Millay was, from all accounts, an expert at identifying at separating out what she actually had to do (or not do) from what other people told her that she had to do (or not do), and then utterly ignoring the latter whenever it suited her. I’ve read that she and Sarah Teasdale (another poet from the same time period, but a bit older) had a falling out when Teasdale realized that Millay had no intention of becoming Teasdale’s version of a proper young lady. Teasdale committed suicide; Millay died of old age; at the risk of oversimplifying well past the bounds of good taste, enough said.

I guess this means there may be more Millay in this blog’s future, at least for title inspiration. And now allow me to segue awkwardly from this poem/blog title to the sewing project:

It does look kind of like a dress you could burn the candle at both ends in, doesn’t it? Fine for work. Good for weekend socializing. Also good for late nights and dancing. I’ve now proved this for all three.

So I love this dress. I even wore it back to the fabric store where I bought the linen (Downtown Fabrics on Queen W if any of you are curious–but I didn’t see any left when I was there on Saturday) and the store owner thought I did it justice, and I have it on good authority that it’s moderately flattering, but it’s not without its problems.

The Back.

Pros:

Nice bodice construction. Two-piece sleeves with a dart at the cap for a great shape with lots of movement (that I shortened to make it summery). Good, fitted skirt with a flounce gives lots of space for walking and, yes, dancing.

Side-ish. Sorry, Dear Readers. It’s as close as I got.

Cons:

Waistband does not sit on the waist.

The line drawings make it look like it should, and so does the photo of the dress laid flat.

Put it on the model, and you can see the bottom of the waist band is about where her actual waist is.

flounce dress model

I didn’t notice this until I sewed it up, tried it on, squawked, and went back and looked at the magazine photo. It does the same on me.

Note the bottom of the waistband being about where my waist is–and if a waistband is high on me it’s going to be high on everyone

This was frustrating, as I chose the size of the waistband pieces based on how they would fit on my waist, not on my ribs. Thus it’s a bit snug there, but I expect it will loosen up over time. Consequently this means there is also more ease on my actual waist than I planned; I snugged it in a bit during construction and I may do so again if it proves to be really too loose, but it is comfortable.

Also, the waistband pieces don’t match the darts/seamlines on the bodice.

Why the hell not, I don’t know.

I traced 38 there for everything, and it matched on the bottom, but the waistband side seams do not match the side seams on the bodice. However the total length of the waistband was a perfect (if rib-constraining) match with the bodice at that seam.

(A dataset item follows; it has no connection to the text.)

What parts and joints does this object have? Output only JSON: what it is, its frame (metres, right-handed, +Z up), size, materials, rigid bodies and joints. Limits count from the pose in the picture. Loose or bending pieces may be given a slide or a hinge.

I gave myself a 1″ FBA on the princess seams, and it worked out just about perfectly. I also reduced the width and length of the back pieces before cutting the fabric based on what’s worked for previous woven dresses, which means zipper installation was slightly less frustrating than it sometimes is. So this was a first try for this pattern and barring some fairly easily corrected issues, it went together nicely and fit well. I’ll make a fall/winter version with long sleeves, assuming I can find a nice winter-ish dress fabric with just a bit of stretch.

Sizing Note

I should be a size 40/44, but I cut a size 38/40 with a FBA on the bodice and some me-specific alterations elsewhere. It does have a fair bit of ease, which is odd considering they state explicitly that you should choose only dress fabrics with stretch. This completely not-stretchy-linen handled the sizing down just fine, barring the ribs thing. I’d measure the waistband pattern pieces and compare to your preferred waist fit to find your desired starting size-but be careful and check to make sure that the length of the bodice pieces will put the waistband actually on or near your waist.

8 thoughts on “First Fig, plus: Burda 2/2016 Dress 112B

  1. It looks way better on you than it does on the model. I really love it! The fabric reminds me of a Betsy Johnson dress I had a long time ago.

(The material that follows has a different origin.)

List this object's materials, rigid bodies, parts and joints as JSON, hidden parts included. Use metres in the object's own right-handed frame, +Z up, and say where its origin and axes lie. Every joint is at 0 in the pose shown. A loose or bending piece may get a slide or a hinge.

  2. I agree with Elizabeth, the pattern is meant for a figure like yours. The dress looks really good on you. I liked the drawing, but the tall skinny model was unhelpful for giving an idea what it would look like on a more curvy woman.

  3. Looks gorgeous on you. The line drawings for the plus sized Burda patterns often throw me off in regards to the waistband. Unfortunately, I can’t rely on the models either, since they are often wearing a couple sizes bigger than they should. I tons of measuring for Burda. It’s too bad the band ended up tighter, but I do think it looks good sitting where it does.